WeeklyWorker

30.09.1999

Students show the way

Indonesian crisis

Militant demonstrations last week forced the Indonesian government to back down from the immediate implementation of its new security law. Six civilians and one police officer were killed last Friday as students took to the streets after the outgoing Suharto-era Indonesian parliament passed the ‘state of danger’ draft law. In an attempt to curtail further mobilisations, president Habibie has postponed signing his consent, but has refused to reject it outright - a move expected to provoke further protests.

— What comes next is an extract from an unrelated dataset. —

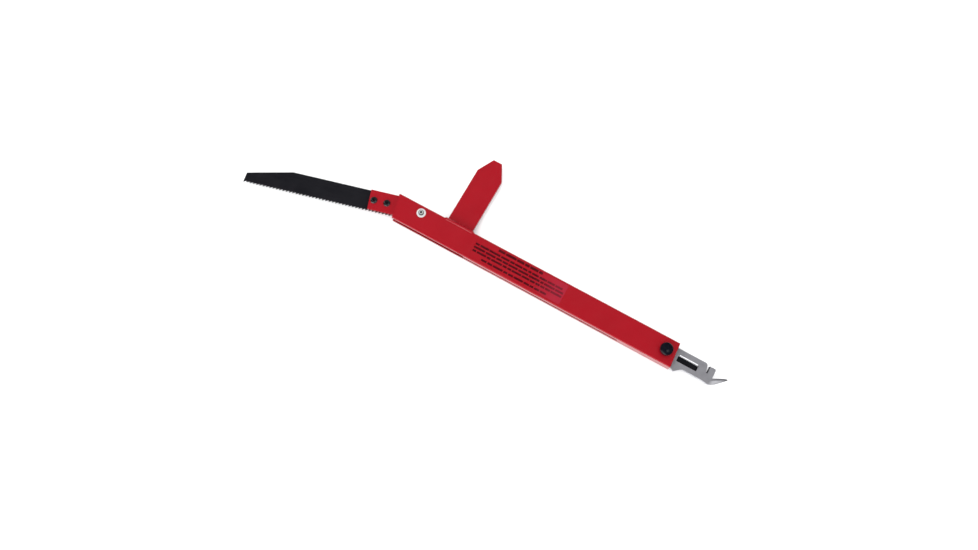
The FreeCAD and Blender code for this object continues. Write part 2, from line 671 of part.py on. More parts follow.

The security bill, which allows for the Indonesian military (TNI) to take power during unspecified national emergencies for an indefinite period, all but reintroduces the subversion law of 1963, revoked last year in the wake of Suharto’s resignation in May 1998. If introduced, the law will also allow for detention without trial and the abolition of press freedom.

The bill is an attempt by the TNI to reassert its central position in political life before the new parliament, elected in May, opens on October 1. In justification the army is whipping up anti-western, nationalist feelings, as Australian-led UN troops fan out over East Timor. The military is seen to have been humiliated after Habibie’s about-turn two weeks ago and the subsequent withdrawal from East Timor under pressure from the IMF, World Bank and US/EU/Australian imperialism.

While the media in Australia have publicised some of the Indonesian protests against the security bill, they have not attempted to distinguish them from nationalist demonstrations. In general there has been a growing chorus calling for more military spending and a shift in Australian foreign policy towards greater intervention abroad, associated with what has been dubbed the ‘Howard doctrine’. This envisages ending the ‘special relationship’ with Asian dictatorial regimes.

Advocates of social-imperialism - chiefly the Democratic Socialist Party - dovetail behind this shift in the strategy of the Australian government. The DSP junked basic socialist principles by opportunistically pursuing the line of least resistance and calling for Australian armed intervention - unopposed or opposed.

Yet now the DSP leadership protests about the results. In Green Left Weekly Allen Myers writes:

“The logic [of the way in which the UN is entering East Timor] is the logic of domination and control. The UN force is seen by the governments of Australia, the United States and other imperialist powers as a de facto government of East Timor for an indefinite period.

“East Timor is to become a UN protectorate in much the same way that Kosova is being made into a Nato protectorate. The aim will be to ensure that the government of independent East Timor, whenever it finally comes into existence, will be a thoroughly tame, predictable and neo-colonial one - a government whose actions will upset neither the generals in Jakarta nor corporate offices in Sydney, Melbourne and New York.”

Did the DSP really think that once imperialist troops had gone in the East Timorese revolutionary movement would flourish? Fretilin is in a similar quandary to the KLA. Having invited the imperialists in, it is in danger of becoming an aid-funded puppet.

Only the communist programme based on the independence of the working class can bring a democratic resolution of the crisis in both East Timor and Indonesia. Last week, the students of Indonesia showed the way forward.